Al-Muhajiroun rejected this restraint. They wanted sharia now — and not in some distant Muslim-majority state, but in Britain itself, an idea that was virtually unheard of at the time. By 2014, this logic had produced the surreal spectacle of a ginger al-Muhajiroun activist conducting “Muslim patrols” in parts of east London, instructing non-Muslims to cover up. 

Jordan Horner was jailed for his role in a "Muslim Patrol" in 2013 (Metropolitan Police)
Jordan Horner was jailed for his role in a "Muslim Patrol" in 2013 (Metropolitan Police)

In short, they preferred spectacle to theory, provocation to persuasion, and emotional mobilisation to ideological coherence. Where Hizb ut-Tahrir wanted to win arguments, al-Muhajiroun simply wanted attention.

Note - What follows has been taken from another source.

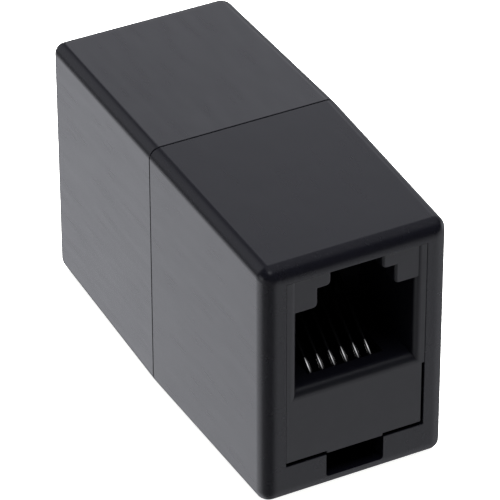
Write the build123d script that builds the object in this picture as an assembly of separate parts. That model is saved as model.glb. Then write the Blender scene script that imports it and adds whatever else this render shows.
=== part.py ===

They often reminded me of Barry in Chris Morris’s Four Lions, declaring his desire to “bomb the mosque, radicalise the moderates, bring it all on!”

***

Perhaps it says more about my own intellectual limits — or youthful gullibility — than anything else, but in the early 2000s, as a history undergraduate at Queen Mary University, I found myself being courted by Hizb ut-Tahrir. At the time, al-Muhajiroun were so marginal that few people paid them much attention. They were the noisy anti-intellectuals; Hizb were the serious ones.